══ Dataset extract ══

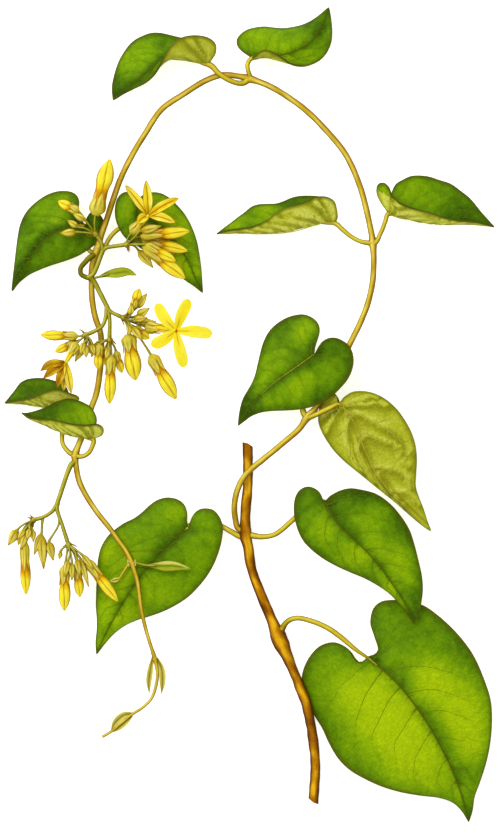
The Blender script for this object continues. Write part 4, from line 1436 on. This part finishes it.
def knob(piece, path):
    fork, way = spread_of(path)
    tube(piece, [fork - way * 1.1, fork, fork + way * 1.1], [0.75, 1.15, 1.32, 1.2, 0.7], STALK,
         sides=14, step=0.2, rough=0.08, seed=4)


def bracts(piece, path, seed):
    """Small narrow scales at the place where the pedicels of an umbel spread."""
    chance = np.random.default_rng(seed)
    fork, way = spread_of(path)
    for _ in range(6):
        aside = unit(np.cross(way, chance.normal(size=3)))
        out = unit(way * chance.uniform(0.1, 0.9) + aside)
        start = fork + aside * 0.9
        length = chance.uniform(1.7, 3.0)
        blade(piece, [start, start + out * length * 0.5, start + out * length + way * 0.5],
              [0.5, 0.75, 0.6, 0.3], CALYX, up=unit(aside + np.array([0, 0, 0.6])), rows=8, columns=5,
              tip=0.5, thickness=0.25, channel=0.2)


def umbels():
    for name, path in {**UPPER_PATHS, **LOWER_PATHS}.items():
        piece = Piece(name)
        knob(piece, path)
        bracts(piece, path, len(name) + int(path[-1][0] * 7) % 97)
        grown, young = UMBELS[name]
        for buds, shape in ((grown, grown_bud), (young, young_bud)):
            for bend, base, tip, *rest in buds:
                pedicel(piece, path[-1], bend, base, tip)
                shape(piece, base, tip, *rest)
        for one in [*FLOWERS.values(), LARGEST_BUD]:
            if one["umbel"] == name:
                pedicel(piece, path[-1], one["bend"], one["base"], one["throat"])
                calyx(piece, one["base"], one["throat"], *one["calyx"], sides=50, open_out=0.08, tip=0.72)
        piece.finish(name + "_buds", "bud")


def seat_of(one):
    """Where a corolla starts in its hollow calyx, clear of it, and how wide it may be there."""
    base = np.array(one["base"], float)
    length, radius = one["calyx"]
    return base + unit(one["throat"] - base) * (length * 0.33 + CLEAR), (radius - 0.6) * 0.95 - CLEAR


# The widths of a petal along it, as shares of the flower's, and its look
PETALS = {
    "open_flower": ((0.42, 0.74, 0.98, 1.02, 0.98, 0.86), dict(
        material=PETAL, tip=0.2, channel=0.22, wave=0.1, line_width=0.2, line_end=0.5, stripes=0.12,
        rim_width=0.3)),
    "half_open_flower": ((0.5, 0.8, 1, 0.96, 0.76, 0.42), dict(
        material=OLD_PETAL, tip=0.3, channel=0.7, wave=0.3, line_width=0.26, line_end=1.0, stripes=0.22,
        rim_width=0.36)),
    "withered_flower": ((0.5, 0.85, 1.05, 1, 0.72, 0.34), dict(
        material=FADED_PETAL, tip=0.35, channel=0.9, wave=0.4, line_width=0.4, line_end=1.1, stripes=0.75,
        rim_width=0.5)),
}
# The last two petals of the withered flower are still fresher
FRESHER = dict(material=OLD_PETAL, stripes=0.25, line_width=0.24, rim_width=0.3, channel=0.5)


def flowers():
    for k, (name, one) in enumerate(FLOWERS.items()):
        piece = Piece(name)
        start, room = seat_of(one)
        v = np.linspace(0, 1, 24)
        radii = room * value_at([0.7, 1, 1, 0.85, 0.8, 0.55], v)
        turned(piece, start, one["throat"], v * (distance(start, one["throat"]) - 0.2), radii, COROLLA,
               0.45 + 0.45 * v, ridge=0.1)
        shares, look = PETALS[name]
        widths = [s * one["width"] for s in shares]
        for j in range(FIVE):
            middle, tip = one["petals"][2 * j:2 * j + 2]
            own = {**look, **FRESHER} if name == "withered_flower" and j > 2 else look
            blade(piece, [between(one["throat"], middle, 0.04), middle, tip], widths, up=one["face"], rows=40,
                  columns=15, seed=j + 3 * k, **own)
        if name == "open_flower":
            throat, face = np.array(one["throat"], float), unit(one["face"])
            turned(piece, throat + face * 0.1, throat + face * 2, np.array([0.0, 0.12, 0.3, 0.36]),
                   [0.75, 0.66, 0.4, 0.12], EYE, [0.3, 0.5, 0.7, 0.2], ridge=0.5, sides=30)
        piece.finish(name + "_petals", "petal")


def largest_bud():
    piece = Piece("largest_bud")
    start, room = seat_of(LARGEST_BUD)
    v = np.linspace(0, 1, 44)
    radii = [room * s for s in (0.6, 1.1, 1.16, 1.1)]
    radii += [BUD_RADIUS * s for s in (0.84, 0.98, 0.99, 0.86, 0.6, 0.22)]
    turned(piece, start, LARGEST_BUD["throat"], v * distance(start, LARGEST_BUD["throat"]),
           value_at(radii, v), COROLLA, value_at([0.2, 0.2, 0.2, 0.25, 0.7, 1, 1, 1, 0.9, 0.6], v),
           ridge=0.17, sides=50, twist=0.5, line_width=0.11)
    piece.finish("largest_bud_corolla", "petal")


def narrow_leaves():
    looks = {"lance_leaf": dict(material=LANCE, rim_width=0.4),
             "young_leaf": dict(material=SOFT_LEAF, rim_width=0.3, lean=0.55)}
    for name, (stalk, spine, widths) in NARROW_LEAVES.items():
        piece = Piece(name)
        blade(piece, spine, widths, rows=40, columns=15, channel=0.5, tip=0.14, line_width=0.3, wave=0.12,
              capped=False, **looks[name])
        tube(piece, stalk, [0.5, 0.4], STALK, sides=10, step=0.4)
        piece.finish(name + "_grown", "leaf")


woody_stem()
twining_shoot()
for grown_leaf in LEAVES:
    leaf_piece(grown_leaf)
flower_stalks()
umbels()
flowers()
largest_bud()
narrow_leaves()


# Floor, light and camera

# Width of the floor in metres, its parts each way and how far it lies under the sprig
FLOOR_WIDTH, FLOOR_PARTS, FLOOR_DROP = 2.4, 24, 0.0002
# The light: where it hangs, how wide it is, its power, and how strong the even light round it is
KEY_PLACE, KEY_SIZE, KEY_POWER, SKY = (-0.7, 0.8, 1.5), 0.9, 14, 0.72
# The camera straight above: its height in metres, and its lens and sensor in millimetres
CAMERA_HEIGHT, LENS, SENSOR = 4.405, 500, 36


def floor():
    """A broad pale sheet under the sprig, a little lit by itself so that shadows on it stay faint."""
    mesh = bpy.data.meshes.new("floor")
    line = [(i / FLOOR_PARTS - 0.5) * FLOOR_WIDTH for i in range(FLOOR_PARTS + 1)]
    mesh.from_pydata([(x, y, -FLOOR_DROP) for y in line for x in line], [], grid_faces(len(line), len(line)))
    material = bpy.data.materials.new("floor_paper")
    material.use_nodes = True
    for socket, value in (("Base Color", (0.93, 0.93, 0.915, 1)), ("Roughness", 0.9),
                          ("Specular IOR Level", 0.05), ("Emission Color", (1.0, 0.998, 0.985, 1)),
                          ("Emission Strength", 0.62)):
        material.node_tree.nodes["Principled BSDF"].inputs[socket].default_value = value
    mesh.materials.append(material)
    linked("floor", mesh)


def studio():
    world = bpy.data.worlds.new("studio")
    world.use_nodes = True
    background = world.node_tree.nodes["Background"]
    background.inputs["Color"].default_value = (1, 1, 0.99, 1)
    background.inputs["Strength"].default_value = SKY
    bpy.context.scene.world = world
    light = bpy.data.lights.new("key", "AREA")
    light.shape = "DISK"
    light.size = KEY_SIZE
    light.energy = KEY_POWER
    thing = linked("key", light)
    thing.location = KEY_PLACE
    thing.rotation_euler = (-thing.location).to_track_quat("-Z", "Y").to_euler()
    bpy.context.scene.view_settings.view_transform = "Standard"


def camera():
    data = bpy.data.cameras.new("camera")
    data.lens = LENS
    data.sensor_width = SENSOR
    data.clip_end = 20
    thing = linked("camera", data)
    thing.location = (0, 0, CAMERA_HEIGHT)
    bpy.context.scene.camera = thing


floor()
studio()
camera()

═══

◆ **What the task requires**:
Copy out only the lines running from the beginning of the data to the line with "sides=14, step=0.2, rough=0.08, seed=4)", both ends included.

◆ **Answer**:
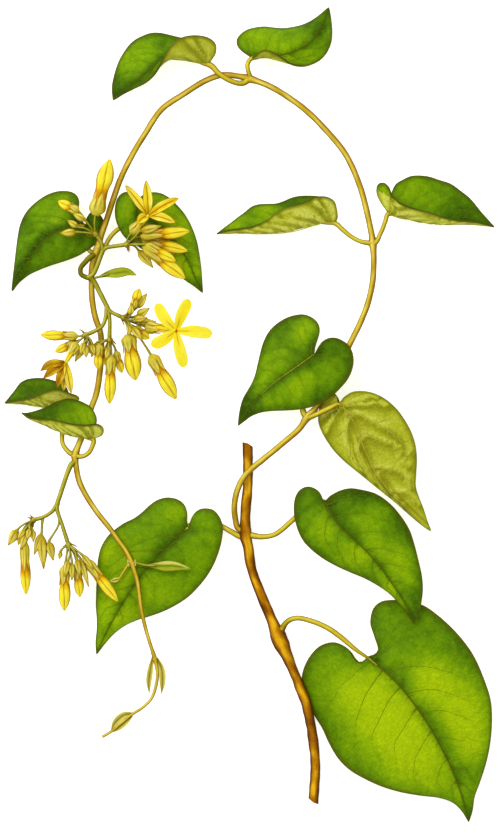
The Blender script for this object continues. Write part 4, from line 1436 on. This part finishes it.
def knob(piece, path):
    fork, way = spread_of(path)
    tube(piece, [fork - way * 1.1, fork, fork + way * 1.1], [0.75, 1.15, 1.32, 1.2, 0.7], STALK,
         sides=14, step=0.2, rough=0.08, seed=4)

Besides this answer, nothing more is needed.